• _GOAL_
Pick out each line containing the string "bodies".

• _GIVEN DATA_
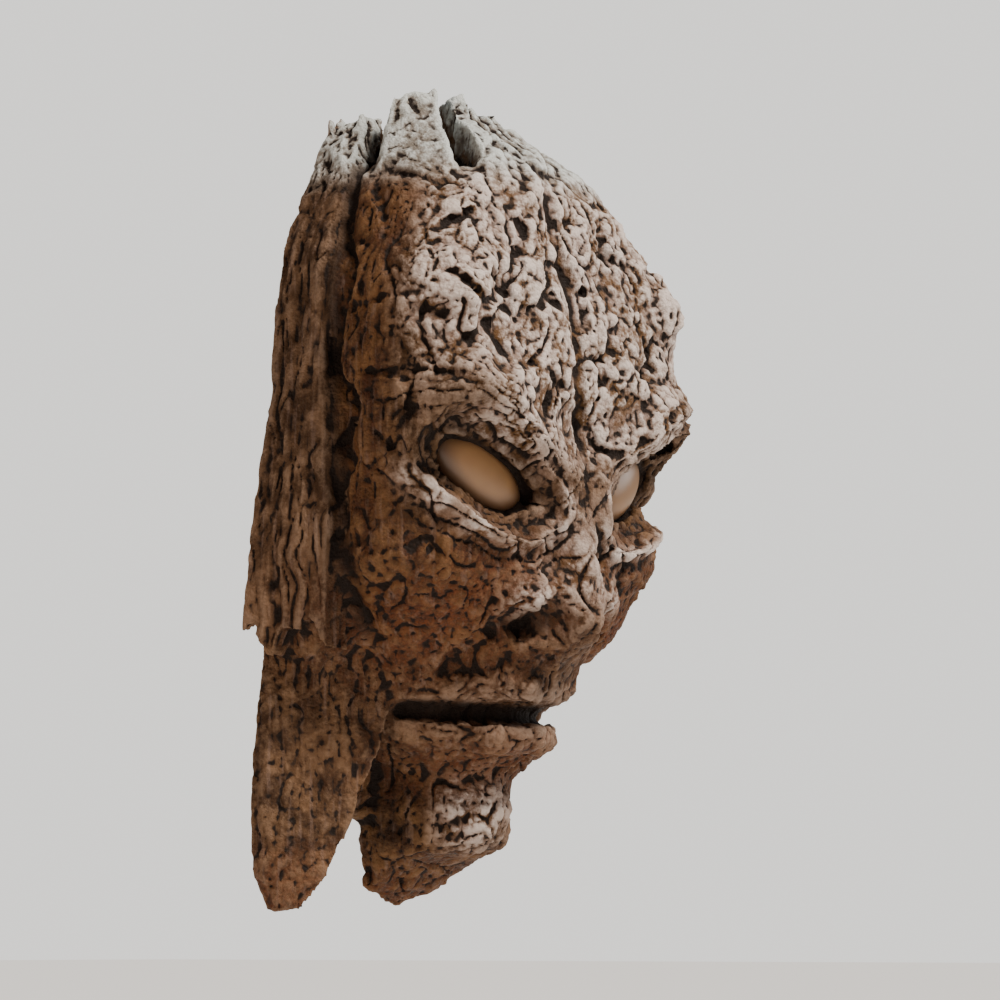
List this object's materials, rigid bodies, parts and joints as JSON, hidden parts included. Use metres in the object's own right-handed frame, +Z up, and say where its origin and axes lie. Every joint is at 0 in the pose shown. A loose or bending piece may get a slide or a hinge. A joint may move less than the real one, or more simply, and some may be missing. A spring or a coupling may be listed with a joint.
{
  "type": "tree face sculpture",
  "caption": "Gnarled bark face cast in resin, hollow behind, with a broken crown, bark strips down its sides and smooth amber eyes, made to be fixed to a trunk or a wall.",
  "frame": {"origin": "on the flat land at the top of the back, where the face is fixed to its trunk or wall", "axes": "+Z up the face, -Y the way the face looks, +Y out of the flat back, +X towards the face's own left"},
  "size_m": [0.2362, 0.1196, 0.3892],
  "materials": {
    "painted_bark": "cast resin painted as bark: brown washed into the cracks, silver grey dry brushed over the high points",
    "amber_lens": "smooth cast resin, amber, satin to glossy"
  },
  "bodies": {
    "root": {"face_bark": "painted_bark", "right_eye": "amber_lens", "left_eye": "amber_lens"}
  },
  "joints": []
}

• _SOLVED PROBLEM_
List this object's materials, rigid bodies, parts and joints as JSON, hidden parts included. Use metres in the object's own right-handed frame, +Z up, and say where its origin and axes lie. Every joint is at 0 in the pose shown. A loose or bending piece may get a slide or a hinge. A joint may move less than the real one, or more simply, and some may be missing. A spring or a coupling may be listed with a joint.
  "bodies": {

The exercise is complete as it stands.